なお、エクスターナルインストールは「BOOT革命/USB Ver.4 Professional版」独自の機能であり、「同Basic版」には用意されていない。Professional版の標準価格は11,800円(ダウンロード版は8,850円)、Basic版は8,260円(6,195円)と価格差も小さくないため、同機能が必要か否かで選択して欲しい。

また、「BOOT革命/USB Ver.4」では新たに「どこでも起動」という新機能が加わっている。

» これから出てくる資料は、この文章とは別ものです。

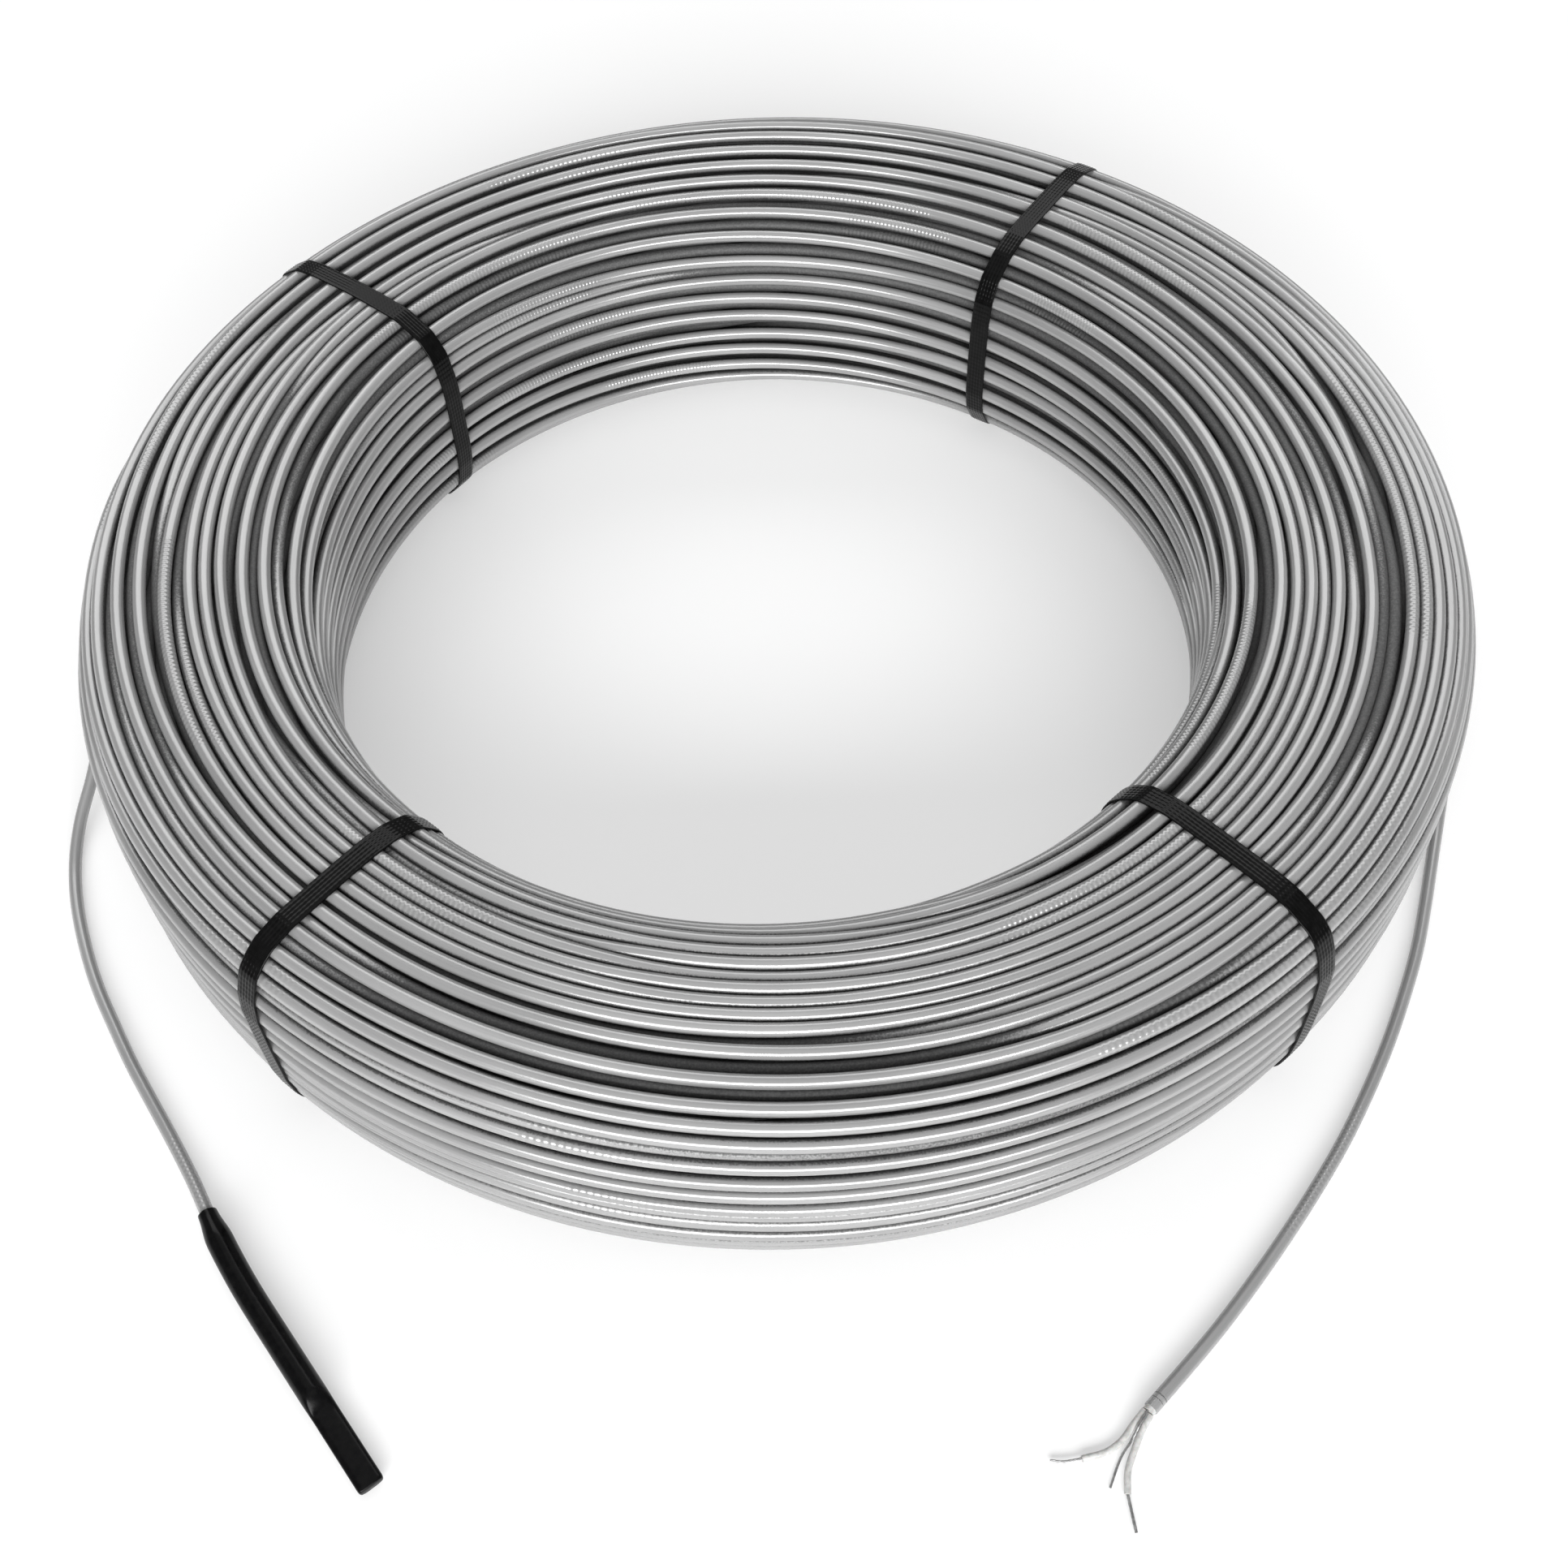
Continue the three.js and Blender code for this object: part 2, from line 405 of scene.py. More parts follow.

冒頭で軽く述べたとおり、チップセットのストレージに関連するデバイスドライバーをあらかじめ用意することで、システムドライブのコピーを行ったコンピューターとは異なるコンピューターに、USB外付けハードディスクドライブを接続して起動することを可能にするというものだ。この準備として、ハードウェアのデータベースファイルの作成を行わなければならない。

標準のデータベースには、図02のとおり最小限のデバイスドライバーが加わっている。ご覧のとおりIntel、NVIDIA、AMDと標準的なハードウェアベンダーが対象となるため、多くの場面では事足りるはずだ(図02~07)。

図02 標準データベースファイルで登録されるデバイスドライバー

図03 ランチャーから「便利ツール」→「ドライバデータベースの作成」とクリック

図04 標準データベースファイルの作成をうながされるので、<はい>ボタンをクリック

図05 作成するハードウェアベンダーの選択をうながされるが、通常はすべてチェックオン(選択)した状態で<開始>ボタンをクリック

図06 自動的にインターネット経由でデバイスドライバーの取得が行われる

図07 終了を示すダイアログが表示されたら、<OK>ボタンをクリック

しかし、使用するコンピューターによってはあらかじめデバイスドライバーをダウンロードし、追加登録する必要があるので、事前にデバイスマネージャーなどでデバイス名の確認を行い、ベンダーのウェブページからデバイスドライバーのダウンロードを行うことをお勧めする。

また、留意しなければならないのが、追加可能なデバイスドライバーはストレージ系に限定されているという点。つまり、サウンド用デバイスドライバーなどは、Windows Update経由もしくは手動で導入しなければならない。また、デバイスドライバーの形式によっては(実行形式ファイルで導入するタイプなどは)追加できない場合もある(図08~11)。

図08 <操作>メニューから<デバイスドライバーを追加>をクリック

図09 <参照>ボタンで事前に展開したデバイスドライバーのフォルダーを選択。続いてOSタイプを選択して<OK>ボタンをクリック

図10 デバイスドライバーの概要が表示されるので、問題がなければそのまま<追加する>ボタンをクリック

図11 これでデバイスドライバーが追加された

データベースファイルの作成を終えたら、早速コピー作業に取りかかろう。コピー先となるストレージだが、「BOOT革命/USB Ver.4」では、あくまでも対象はUSB外付けハードディスクドライブに限られており、USB経由でもリムーバブル形式のハードディスクドライブは対象とならないので注意して欲しい(図12)。